Disneyland Park (Paris)
- Area: Fantasyland
- Coordinates: 48°52′23″N 2°46′34″E﻿ / ﻿48.873°N 2.776°E
- Status: Operating
- Opening date: April 12, 1992

Ride statistics
- Attraction type: Walk through with Audio-Animatronics
- Designer: Walt Disney Imagineering

= La Tanière du Dragon =

Attraction at Disneyland Paris

La Tanière du Dragon ("The Lair of the Dragon") is a walk-through attraction located beneath Le Château de la Belle au Bois Dormant, at Disneyland Park (formerly Euro Disneyland) in Disneyland Paris, and is unique to that park.
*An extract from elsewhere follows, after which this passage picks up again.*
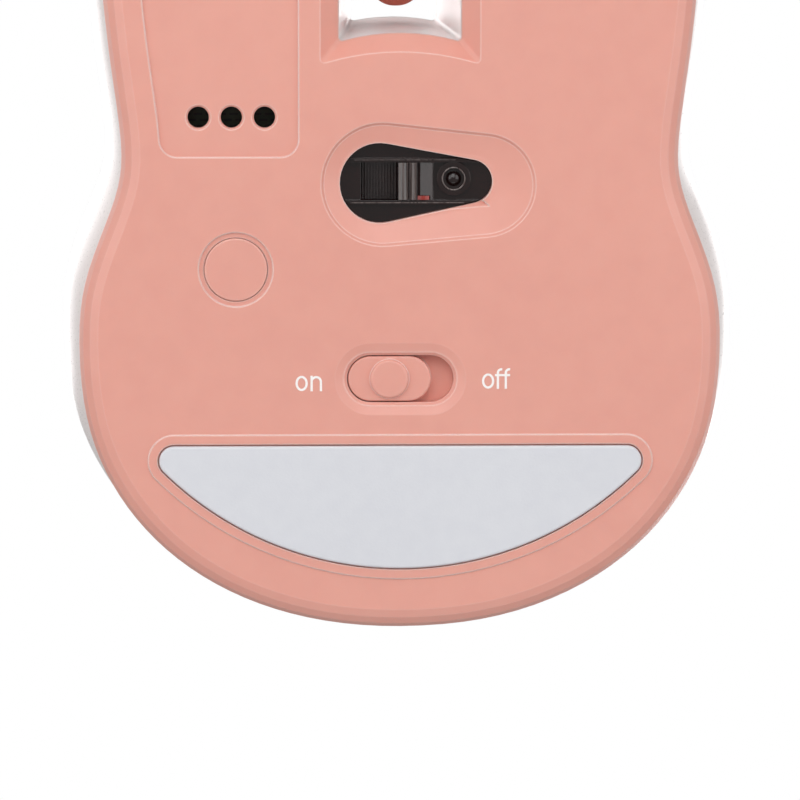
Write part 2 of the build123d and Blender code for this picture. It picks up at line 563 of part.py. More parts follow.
shell = upper_shell()
NODES = {
    "bottom_case": bottom_case(),
    "palm_cover": palm_cover(shell),
    "key_left": key(shell, -1),
    "key_right": key(shell, 1),
    "key_pin_left": rod_x(-22.3, -8.2, *KEY_AXIS, KEY_PIN_R),
    "key_pin_right": rod_x(8.2, 22.3, *KEY_AXIS, KEY_PIN_R),
    "window_liner": window_liner(),
    "wheel_tyre": wheel_tyre(),
    "wheel_hub": wheel_hub(),
    "wheel_axle": rod_x(-10.9, 14.9, WHEEL_Y, WHEEL_Z, AXLE_R),
    "wheel_carriage": wheel_carriage(),
    "carriage_spring_rear": coil(0, CARRIAGE_POSTS[0], 8.3, 11.7, 1.5, 0.22, 4),
    "carriage_spring_front": coil(0, CARRIAGE_POSTS[1], 8.3, 11.7, 1.5, 0.22, 4),
    "encoder_body": encoder_body(),
    "encoder_rotor": encoder_rotor(),
    "main_board": main_board(),
    "key_switch_left": micro_switch(-1),
    "key_switch_right": micro_switch(1),
    "key_plunger_left": micro_plunger(-1),
    "key_plunger_right": micro_plunger(1),
    "wheel_switch_body": tact_switch(-11.7, WHEEL_Y, BOARD_TOP),
    "wheel_switch_stem": tact_stem(-11.7, WHEEL_Y, BOARD_TOP - 0.05),
    "speed_button": dpi_button(),
    "speed_board": dpi_board(),
    "speed_switch_body": tact_switch(0, -1, 27.5),
    "speed_switch_stem": tact_stem(0, -1, 27.5),
    "sensor_lens": sensor_lens(),
    "sensor_chip": sensor_ic(),
    "sensor_lamp": led(),
    "lamp_clip": led_clip(),
    "radio_chip": chip(18.2, -4.6, 6.4, 1.1),
    "crystal": crystal(18.5, 4.2),
    "charging_port": charging_port(),
    "power_slider": power_slider(),
    "power_switch_body": power_switch_body(),
    "power_switch_lever": power_switch_lever(),
    "cell": cell(),
    "cell_tape": block(-11.0, 11.0, -32.0, -16.0, BOARD_TOP, 9.0),
    "cell_lead_red": lead(-10.9),
    "cell_lead_black": lead(-12.3),
    "rear_foot": foot(rear_foot_plan()),
    "front_foot_left": foot(front_foot_plan_left()),
    "front_foot_right": foot(front_foot_plan_right()),
    "screw_plug": screw_plug(),
}
for i, (sx, sy) in enumerate(CASE_SCREWS):
    NODES[f"case_screw_{i + 1}"] = screw(sx, sy, 2.2, 3.6, 13.6, 2.2, 1.1)
for i, (sx, sy) in enumerate(BOARD_SCREWS):
    NODES[f"board_screw_{i + 1}"] = screw(sx, sy, BOARD_TOP + 1.2, BOARD_TOP, 4.0, 2.0, 0.8)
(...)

It opened with Euro Disneyland on April 12, 1992.

== Summary ==
The attraction features an Audio-Animatronic dragon, which at 27 metres (89 ft) from head to tail, was the largest Animatronic figure ever built when the park opened in April 1992. The walkthrough consists of a dimly lit cavern with a large dragon sleeping. Occasionally it will wake up, puffing smoke and growling.

== Design ==
In 1987, Imagineer Terri Hardin headed up the project; she was the sole Imagineer from Walt Disney Imagineering who created it. She intended to have the skeleton of Maleficent's dragon form in the lair because it is under Sleeping Beauty's castle, but this was rejected.